As we engage in living and loving in this world, we are going to feel negative emotions. Life is not always easy and ‘stuff happens’. It is part of being human. One of the most powerful things we can do in our quest to become happier is to give ourselves permission to be human and let those negative emotions be experienced and felt.
Bad things happen. The happiest people embrace the negative emotions that come with these challenges and problems. Science has shown conclusively that if we suppress those negative feelings, they inevitably grow stronger and surface in other parts of our lives. Some negativity is necessary to live a happy life. It grounds us in reality. It is natural to mourn the loss of someone dear to you, to feel guilt when you do something you know is wrong, to be angry when you see an injustice done or disappointed when something does not go your way.

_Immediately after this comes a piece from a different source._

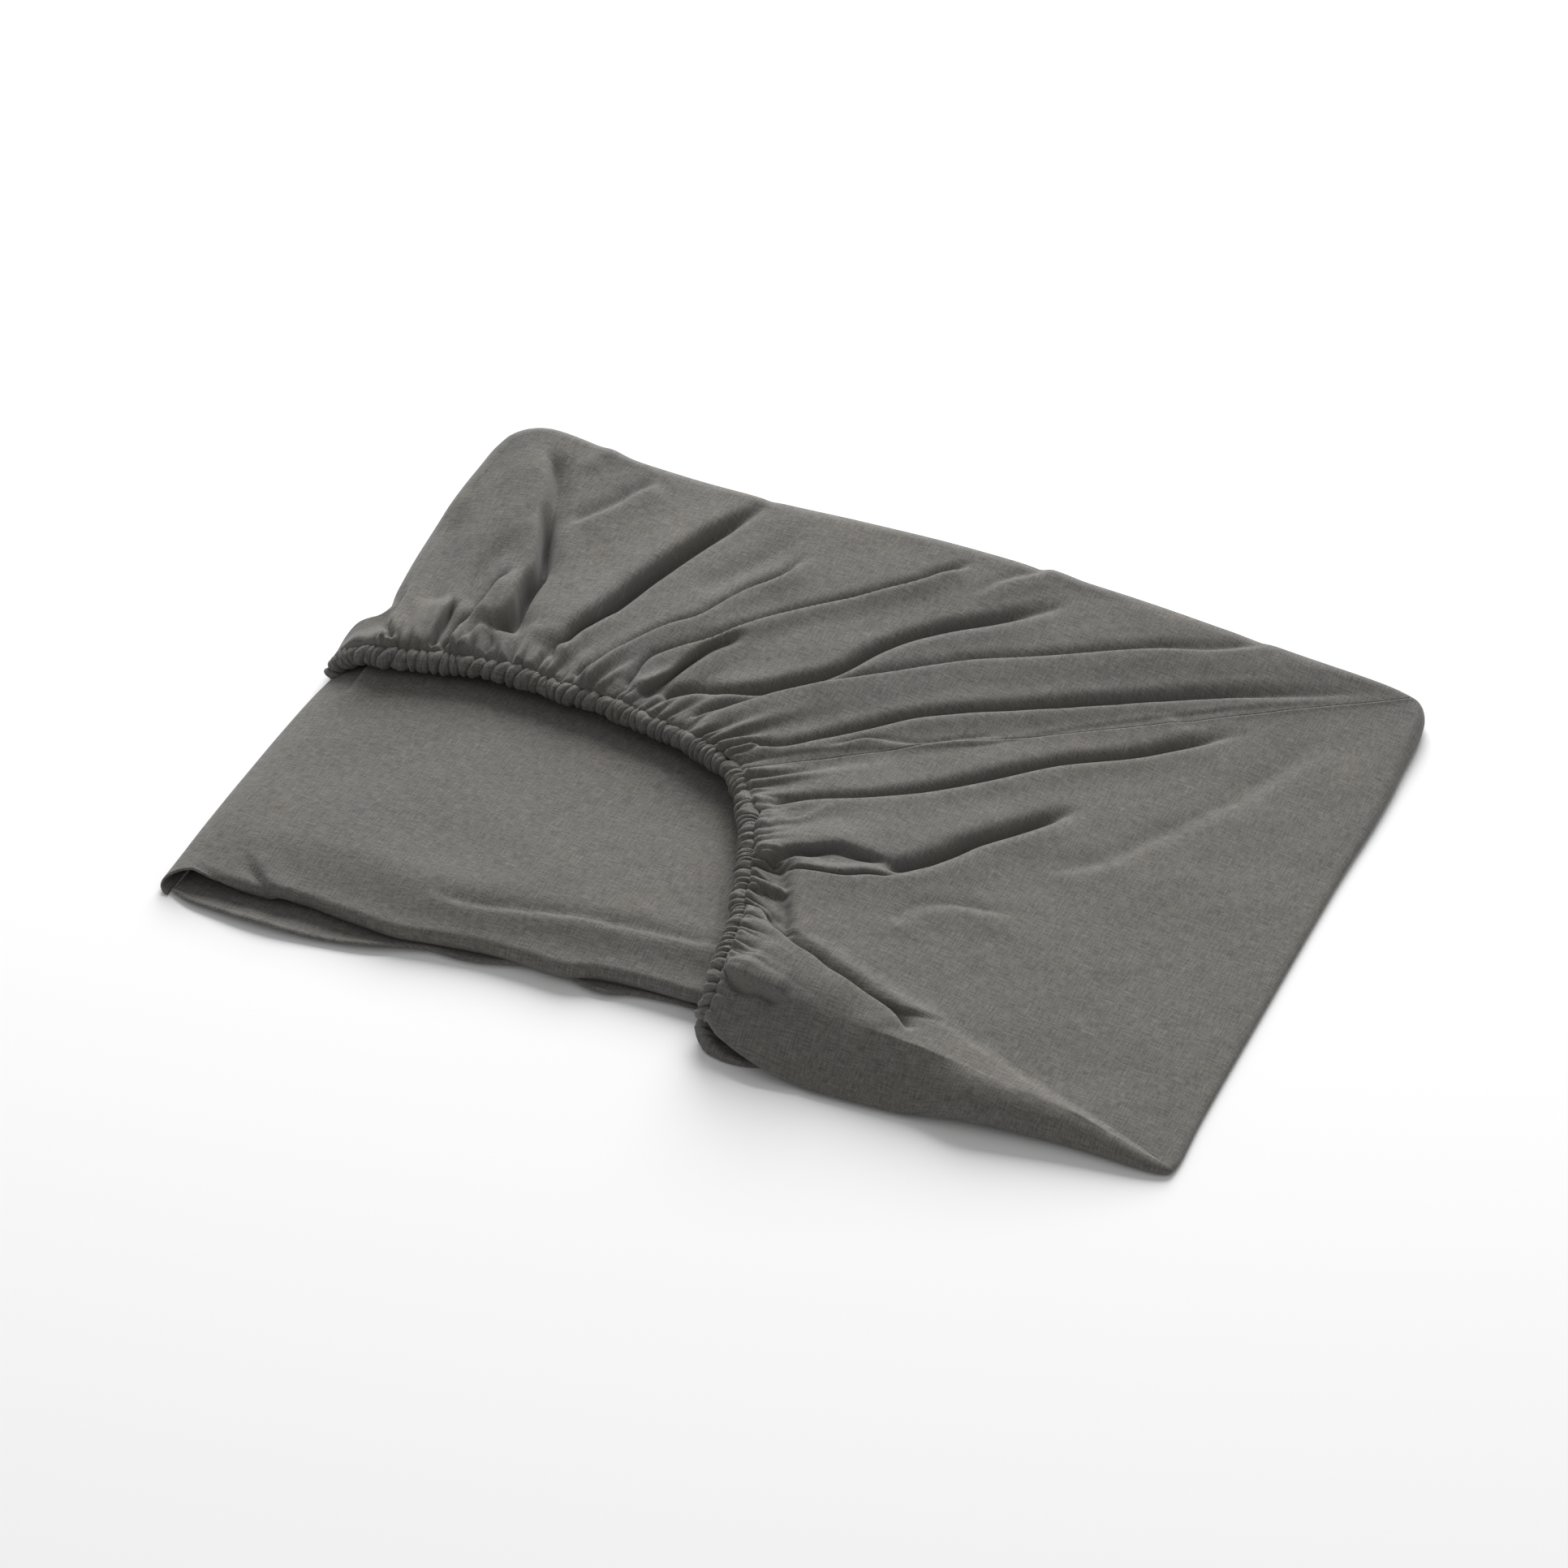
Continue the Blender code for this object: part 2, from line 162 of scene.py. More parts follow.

These physical and mental discomforts are part of our human existence but all too often, we begin to add layer upon layer of gratuitous negative emotions on ourselves with our thoughts of these disappointments. It may start out with not getting that promotion at work and be fueled and expanded with negative thoughts such as,
“I am not good enough.”
“I knew I should have done x instead of y.”
“Why do I never get anything I want?”
“Oh God, this is the first step to me getting fired and then we’ll have to sell the house and move in with the in-laws. Everyone will know what a failure I am.”
Moreover, on and on and on we go.
Next time you notice feeling bad, try to distinguish the necessary negativity from the gratuitous negativity of your reactions. By adding this awareness of necessary vs. gratuitous, it can significantly reduce the amount of negativity you experience.
Our goal is to become happier, not completely eliminate negative emotions. Give yourself permission to be human. Allowing ourselves to feel necessary negative emotions, gives us the ability to fully experience our positive emotions.
So for today be a little bit happier and keep the flow moving forward!